▸ RECORDED DATA:
------

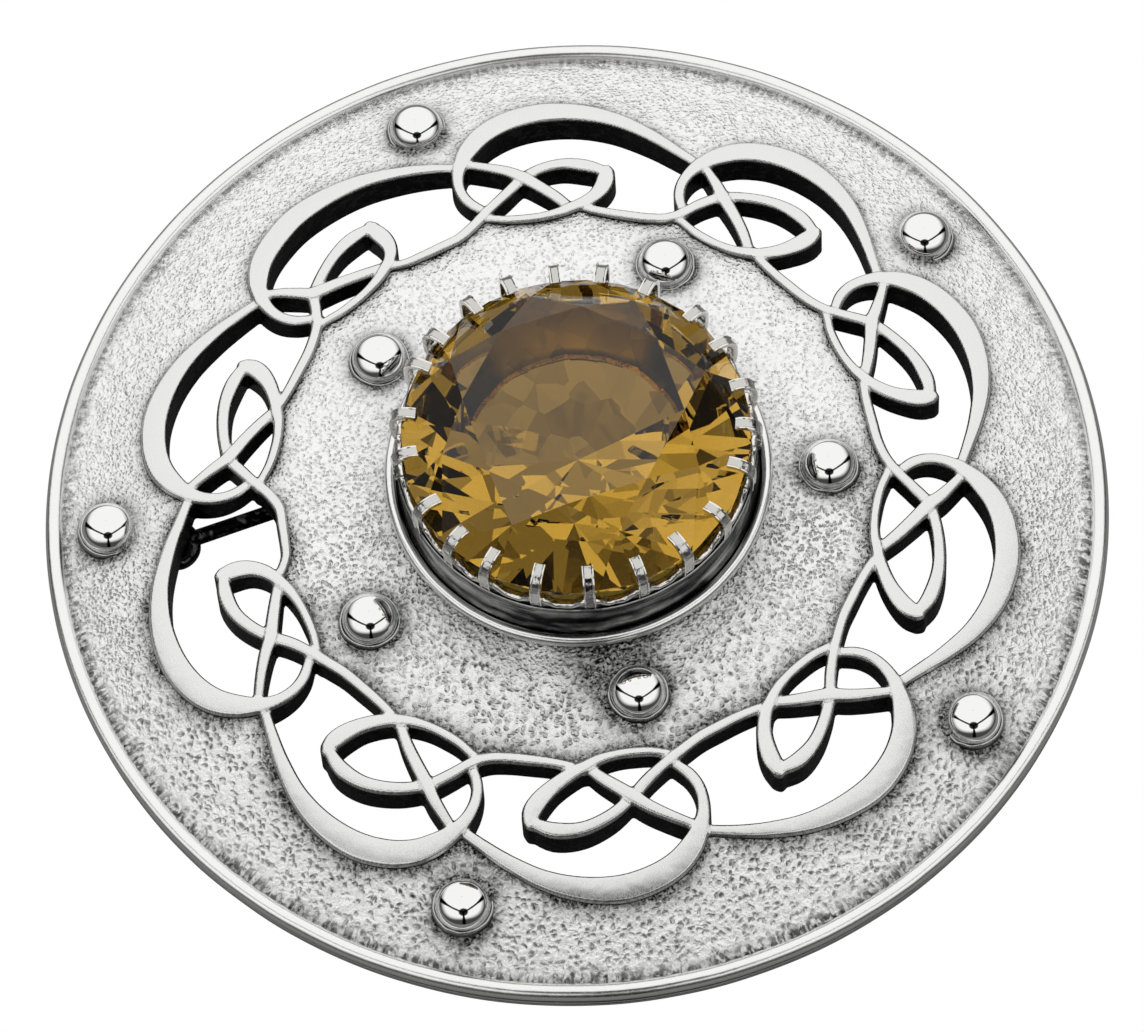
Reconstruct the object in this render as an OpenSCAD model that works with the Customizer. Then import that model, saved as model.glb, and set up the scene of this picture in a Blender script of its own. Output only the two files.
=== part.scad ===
// Round plaid brooch: a domed silver plaque pierced with a ring of knotwork,
// domed studs, and a faceted stone held by claws over the middle. It lies face up,
// on the foot of its rim, with its pin behind it. Angles in the tables run
// clockwise seen from the front, in degrees; lengths are in millimetres.

/* [Plaque] */
// Outside diameter of the brooch
brooch_d = 85; // [84:0.5:90]
// Rise of the dome from the rim to the middle
dome_h = 5.87; // [5:0.1:7]
// Thickness of the plain plate
plate_t = 1.3; // [1:0.1:1.6]
// Radius of the open back under the stone
back_hole_r = 7.4; // [7:0.1:9]

/* [Rim] */
// Radius of the half-round bead along the edge
bead_r = 0.72; // [0.6:0.02:0.8]
// Height of the plain foot under the bead
foot_h = 1.1; // [0.9:0.05:1.3]
// Width of the flat ring that the brooch rests on
foot_w = 1.5; // [1.2:0.1:2]

/* [Knotwork] */
// Number of repeats round the ring
knot_units = 10; // [10:1:10]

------

▸ THE EXERCISE: Your task is to repeat the data exactly, with nothing left out.

▸ EXPECTED ANSWER:
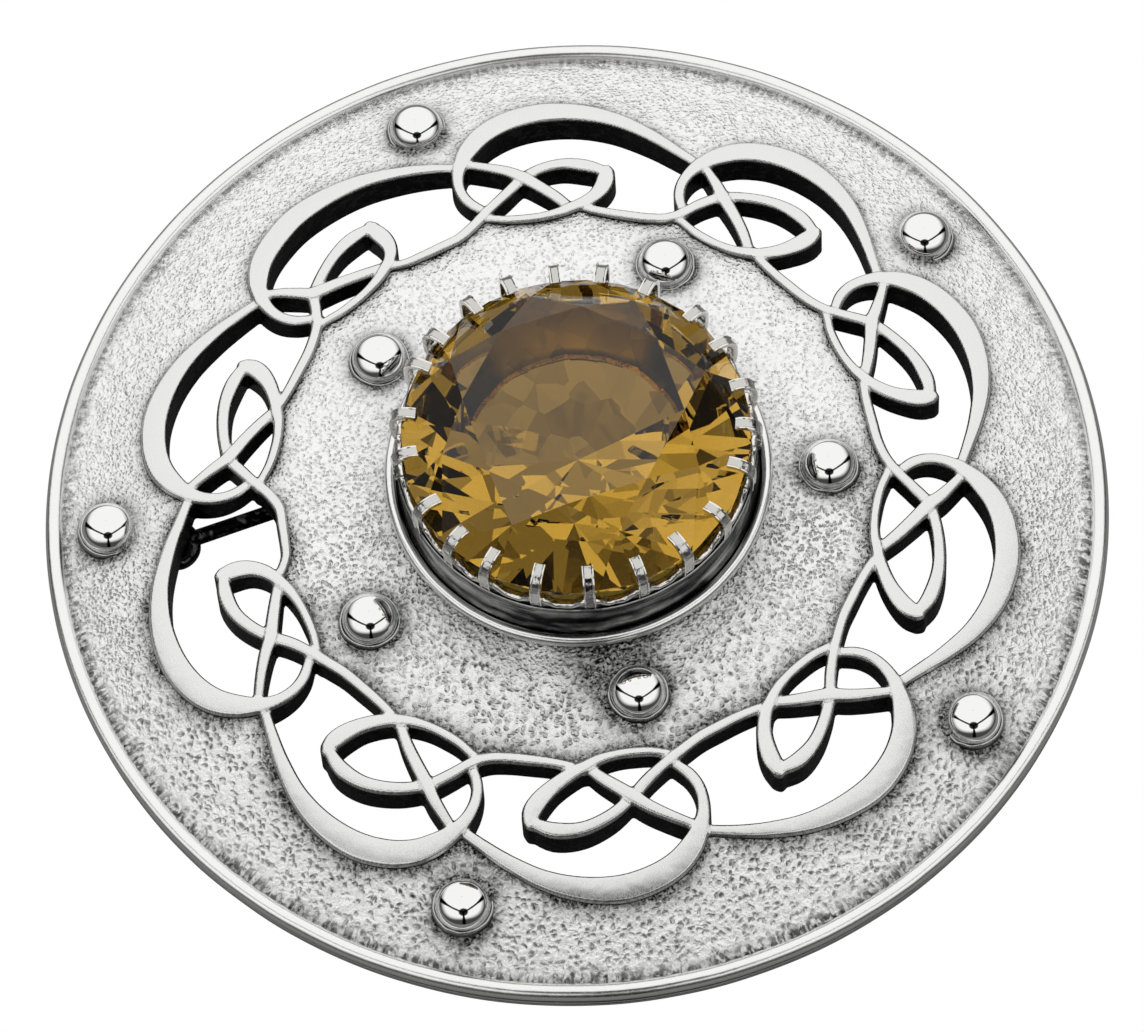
Reconstruct the object in this render as an OpenSCAD model that works with the Customizer. Then import that model, saved as model.glb, and set up the scene of this picture in a Blender script of its own. Output only the two files.
=== part.scad ===
// Round plaid brooch: a domed silver plaque pierced with a ring of knotwork,
// domed studs, and a faceted stone held by claws over the middle. It lies face up,
// on the foot of its rim, with its pin behind it. Angles in the tables run
// clockwise seen from the front, in degrees; lengths are in millimetres.

/* [Plaque] */
// Outside diameter of the brooch
brooch_d = 85; // [84:0.5:90]
// Rise of the dome from the rim to the middle
dome_h = 5.87; // [5:0.1:7]
// Thickness of the plain plate
plate_t = 1.3; // [1:0.1:1.6]
// Radius of the open back under the stone
back_hole_r = 7.4; // [7:0.1:9]

/* [Rim] */
// Radius of the half-round bead along the edge
bead_r = 0.72; // [0.6:0.02:0.8]
// Height of the plain foot under the bead
foot_h = 1.1; // [0.9:0.05:1.3]
// Width of the flat ring that the brooch rests on
foot_w = 1.5; // [1.2:0.1:2]

/* [Knotwork] */
// Number of repeats round the ring
knot_units = 10; // [10:1:10]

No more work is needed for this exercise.